Dal punto di vista militare l’Ucraina è diventata intanto un affare stratosferico, ha rilanciato una NATO in crisi e ha moltiplicato le forniture belliche, senza che ad oggi si sia risolto nulla. È chiaro che le aziende delle armi sono felici che il conflitto continui, così come i vertici NATO che hanno ritrovato una ragione di esistere e resistere, ma è lecito o no cominciare a chiedersi a chi convenga continuare la guerra?

Anche sul piano elettorale – posto come dato di fatto e verità indiscutibile che il voto russo sia stato pesantemente condizionato e non libero – è però evidente che Putin avrebbe vinto in ogni caso e questo andrebbe ammesso, non negato. Se poi si decide una doverosa chiusura totale a Mosca, perché non si mantiene lo stesso metro di giudizio con decine di Stati dittatoriali, sostanzialmente senza libertà politica e pluralismo, dalla Cina all’Arabia Saudita, da tanti Stati africani al Venezuela?

In questa situazione perché l’Europa non cerca seriamente di avviare neppure una politica di negoziato, almeno per arrivare a un cessate il fuoco senza porre precondizioni che lo vedrebbero in partenza respinto?

Fosse stata negoziato un anno fa, con Putin più debole, sarebbe stato molto meglio; temo che tra qualche mese Putin sarà ancora più forte. Nessuno vuole abbandonare l’Ucraina, ma è ora di valutare tutte le ipotesi di uscita dal conflitto, anche perché nulla prova che Putin voglia davvero attaccare l’Europa (non gli conviene) mentre piuttosto mi sembra si faccia di tutto per provocare reazioni russe anziché tentare contatti, colloqui, iniziative almeno di distensione per giungere a un possibile armistizio.

“Non si parla con l’aggressore”, “Prima Putin deve ritirarsi” sono il mantra quotidiano di chi semplicemente non vuole discutere, ma – visto lo stallo generale – o si ragiona con buona volontà, oppure davvero arriveremo ad una pericolosissima escalation dove temo che a vincere non sarà l’Europa.

Una pace deve prevedere la salvaguardia dei confini ucraini e la sua sicurezza, ma in cambio è anche ora di “chiedere i conti” circa la sua trasparenza e la sua stessa democrazia, anche perché Zelensky dovrebbe aver già indetto le elezioni presidenziali (è in scadenza) e invece non ne parla nessuno, né si sa cosa sia successo a tanti suoi oppositori interni.

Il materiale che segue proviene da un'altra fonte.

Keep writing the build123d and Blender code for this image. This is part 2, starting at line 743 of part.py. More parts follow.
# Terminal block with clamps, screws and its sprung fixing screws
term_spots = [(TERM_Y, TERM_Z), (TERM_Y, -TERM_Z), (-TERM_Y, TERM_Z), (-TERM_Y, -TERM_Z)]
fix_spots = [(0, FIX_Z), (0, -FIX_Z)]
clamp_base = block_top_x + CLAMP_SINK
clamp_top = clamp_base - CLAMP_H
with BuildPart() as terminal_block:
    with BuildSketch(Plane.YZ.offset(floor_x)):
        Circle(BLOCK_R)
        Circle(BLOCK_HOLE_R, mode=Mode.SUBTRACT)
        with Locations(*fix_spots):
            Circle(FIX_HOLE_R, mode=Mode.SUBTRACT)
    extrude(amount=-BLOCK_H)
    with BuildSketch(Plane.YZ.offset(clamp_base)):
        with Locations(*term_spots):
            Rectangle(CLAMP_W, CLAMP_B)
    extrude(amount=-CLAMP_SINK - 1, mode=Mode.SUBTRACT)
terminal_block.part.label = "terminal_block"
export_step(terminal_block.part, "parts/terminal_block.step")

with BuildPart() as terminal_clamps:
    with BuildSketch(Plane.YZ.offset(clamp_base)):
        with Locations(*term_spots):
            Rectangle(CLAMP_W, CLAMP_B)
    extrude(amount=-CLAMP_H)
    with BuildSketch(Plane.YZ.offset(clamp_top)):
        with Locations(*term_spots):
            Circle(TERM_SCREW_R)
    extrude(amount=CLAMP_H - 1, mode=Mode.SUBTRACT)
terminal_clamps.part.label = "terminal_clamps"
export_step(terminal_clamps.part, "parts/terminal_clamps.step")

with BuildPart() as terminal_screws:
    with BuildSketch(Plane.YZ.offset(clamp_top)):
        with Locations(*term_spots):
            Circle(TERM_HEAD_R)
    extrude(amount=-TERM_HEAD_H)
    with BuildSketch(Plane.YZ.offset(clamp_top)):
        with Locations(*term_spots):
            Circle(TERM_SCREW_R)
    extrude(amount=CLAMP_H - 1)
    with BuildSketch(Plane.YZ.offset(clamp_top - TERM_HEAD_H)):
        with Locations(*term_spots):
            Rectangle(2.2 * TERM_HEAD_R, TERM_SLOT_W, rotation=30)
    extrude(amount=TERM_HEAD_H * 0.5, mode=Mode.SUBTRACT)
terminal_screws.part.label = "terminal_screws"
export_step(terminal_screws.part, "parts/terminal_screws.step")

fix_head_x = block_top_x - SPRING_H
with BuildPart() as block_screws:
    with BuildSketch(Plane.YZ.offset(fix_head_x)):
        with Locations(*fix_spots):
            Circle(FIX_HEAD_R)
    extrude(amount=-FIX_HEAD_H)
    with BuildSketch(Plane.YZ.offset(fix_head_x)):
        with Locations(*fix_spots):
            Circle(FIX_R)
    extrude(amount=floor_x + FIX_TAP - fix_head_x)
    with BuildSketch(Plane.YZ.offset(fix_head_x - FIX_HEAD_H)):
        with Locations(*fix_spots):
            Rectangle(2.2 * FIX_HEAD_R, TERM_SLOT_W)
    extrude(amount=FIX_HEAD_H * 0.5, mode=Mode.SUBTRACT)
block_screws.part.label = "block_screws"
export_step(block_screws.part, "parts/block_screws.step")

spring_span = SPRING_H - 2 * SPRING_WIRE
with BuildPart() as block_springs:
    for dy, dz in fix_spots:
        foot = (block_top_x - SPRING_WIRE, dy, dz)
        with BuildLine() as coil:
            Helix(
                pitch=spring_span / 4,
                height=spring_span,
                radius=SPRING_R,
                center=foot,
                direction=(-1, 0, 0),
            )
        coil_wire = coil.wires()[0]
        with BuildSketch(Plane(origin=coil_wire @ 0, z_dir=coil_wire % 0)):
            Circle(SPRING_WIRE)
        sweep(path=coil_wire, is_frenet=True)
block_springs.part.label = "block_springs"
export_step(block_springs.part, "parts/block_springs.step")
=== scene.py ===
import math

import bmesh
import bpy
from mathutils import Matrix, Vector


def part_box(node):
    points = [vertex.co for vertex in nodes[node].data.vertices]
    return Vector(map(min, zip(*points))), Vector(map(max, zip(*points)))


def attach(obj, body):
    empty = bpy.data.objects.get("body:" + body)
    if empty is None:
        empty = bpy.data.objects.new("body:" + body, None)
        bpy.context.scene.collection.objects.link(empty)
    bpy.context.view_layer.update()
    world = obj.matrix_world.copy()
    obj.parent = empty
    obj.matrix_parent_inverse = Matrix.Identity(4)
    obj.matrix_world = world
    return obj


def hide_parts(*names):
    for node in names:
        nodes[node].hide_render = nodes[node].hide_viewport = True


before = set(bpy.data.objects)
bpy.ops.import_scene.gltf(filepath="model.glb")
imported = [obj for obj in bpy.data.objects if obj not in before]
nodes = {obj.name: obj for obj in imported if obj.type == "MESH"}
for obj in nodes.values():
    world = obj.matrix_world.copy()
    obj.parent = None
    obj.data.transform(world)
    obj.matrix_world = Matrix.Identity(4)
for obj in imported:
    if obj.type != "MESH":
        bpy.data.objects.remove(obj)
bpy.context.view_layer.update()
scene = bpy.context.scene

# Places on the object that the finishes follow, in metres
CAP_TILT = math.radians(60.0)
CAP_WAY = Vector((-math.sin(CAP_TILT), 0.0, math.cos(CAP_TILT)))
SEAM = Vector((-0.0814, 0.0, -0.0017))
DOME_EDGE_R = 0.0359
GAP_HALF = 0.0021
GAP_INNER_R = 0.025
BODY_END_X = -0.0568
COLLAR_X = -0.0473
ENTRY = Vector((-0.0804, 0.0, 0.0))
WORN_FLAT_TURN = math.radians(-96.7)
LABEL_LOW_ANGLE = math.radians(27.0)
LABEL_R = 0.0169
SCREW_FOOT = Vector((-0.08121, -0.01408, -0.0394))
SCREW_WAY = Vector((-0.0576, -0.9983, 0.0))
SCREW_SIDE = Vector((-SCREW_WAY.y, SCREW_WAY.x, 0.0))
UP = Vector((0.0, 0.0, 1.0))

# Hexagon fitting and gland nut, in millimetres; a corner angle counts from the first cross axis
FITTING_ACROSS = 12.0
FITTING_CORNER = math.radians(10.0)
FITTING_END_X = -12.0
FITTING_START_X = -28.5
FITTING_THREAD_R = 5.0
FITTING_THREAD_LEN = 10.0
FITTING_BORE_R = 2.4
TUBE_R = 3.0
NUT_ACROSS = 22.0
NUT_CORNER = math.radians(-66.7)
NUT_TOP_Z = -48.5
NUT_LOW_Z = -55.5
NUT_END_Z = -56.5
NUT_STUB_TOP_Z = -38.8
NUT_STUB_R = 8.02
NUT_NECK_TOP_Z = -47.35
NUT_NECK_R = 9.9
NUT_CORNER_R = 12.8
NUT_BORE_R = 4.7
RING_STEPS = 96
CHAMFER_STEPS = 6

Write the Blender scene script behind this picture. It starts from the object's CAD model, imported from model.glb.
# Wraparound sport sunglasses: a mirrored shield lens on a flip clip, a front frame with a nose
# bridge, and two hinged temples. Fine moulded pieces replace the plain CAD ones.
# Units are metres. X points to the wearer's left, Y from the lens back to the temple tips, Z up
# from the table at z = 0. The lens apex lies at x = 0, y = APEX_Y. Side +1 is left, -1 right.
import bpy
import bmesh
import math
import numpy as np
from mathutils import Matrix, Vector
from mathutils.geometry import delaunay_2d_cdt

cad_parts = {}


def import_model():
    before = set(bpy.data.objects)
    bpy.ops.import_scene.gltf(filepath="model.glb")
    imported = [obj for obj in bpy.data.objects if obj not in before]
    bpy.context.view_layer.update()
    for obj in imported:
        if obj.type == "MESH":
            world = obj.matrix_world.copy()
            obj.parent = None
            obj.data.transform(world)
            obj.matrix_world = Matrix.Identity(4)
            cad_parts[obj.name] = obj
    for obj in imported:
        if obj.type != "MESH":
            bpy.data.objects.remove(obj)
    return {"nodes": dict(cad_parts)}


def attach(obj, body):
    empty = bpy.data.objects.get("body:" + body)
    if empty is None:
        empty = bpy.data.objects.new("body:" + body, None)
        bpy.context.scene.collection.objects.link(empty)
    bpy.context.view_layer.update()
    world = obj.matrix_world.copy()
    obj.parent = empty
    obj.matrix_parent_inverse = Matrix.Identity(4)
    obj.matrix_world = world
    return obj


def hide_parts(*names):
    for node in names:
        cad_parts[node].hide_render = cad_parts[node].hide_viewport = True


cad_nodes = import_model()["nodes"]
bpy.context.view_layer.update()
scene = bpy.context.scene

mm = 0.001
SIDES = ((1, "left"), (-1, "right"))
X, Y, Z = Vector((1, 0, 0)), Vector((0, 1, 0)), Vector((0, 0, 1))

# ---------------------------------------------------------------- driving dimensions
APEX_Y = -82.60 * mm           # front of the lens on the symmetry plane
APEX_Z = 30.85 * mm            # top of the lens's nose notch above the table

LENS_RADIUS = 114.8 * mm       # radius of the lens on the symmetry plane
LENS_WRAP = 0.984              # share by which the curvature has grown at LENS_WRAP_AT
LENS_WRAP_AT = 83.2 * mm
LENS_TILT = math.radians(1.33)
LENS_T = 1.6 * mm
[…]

Se si accenna a questi temi si è tacitati subito come “pro-Putin”, comodo modo per imporre il silenzio, ma succedeva lo stesso anche con Giovanni Paolo II quando affrontava questi temi (per Iraq, Serbia, bombardamenti NATO ecc.). Se ogni parola di Papa Francesco viene snaturata e strumentalizzata, se nessuno si pone per un attimo in posizione di ascolto, se non si pensa ai danni collaterali di una guerra e non c’è un minimo di volontà di aprire un dialogo, come vengono applicati i principi europei e l’art. 11 della nostra stessa Costituzione?

L’Europa faccia un sereno esame di coscienza: tutti abbiamo condiviso e condividiamo i valori e i diritti ucraini davanti all’aggressione e all’occupazione russa, ma ora è venuto il tempo di valutare se serva solo una politica tutta armi e muscoli.

Non solo Orbán dissente in Europa, altri Stati sono nel dubbio, come centinaia di milioni di cittadini europei che sono passati dall’entusiasmo allo scetticismo; ma a Bruxelles sembra che nessuno se ne renda conto e se ne chieda il perché.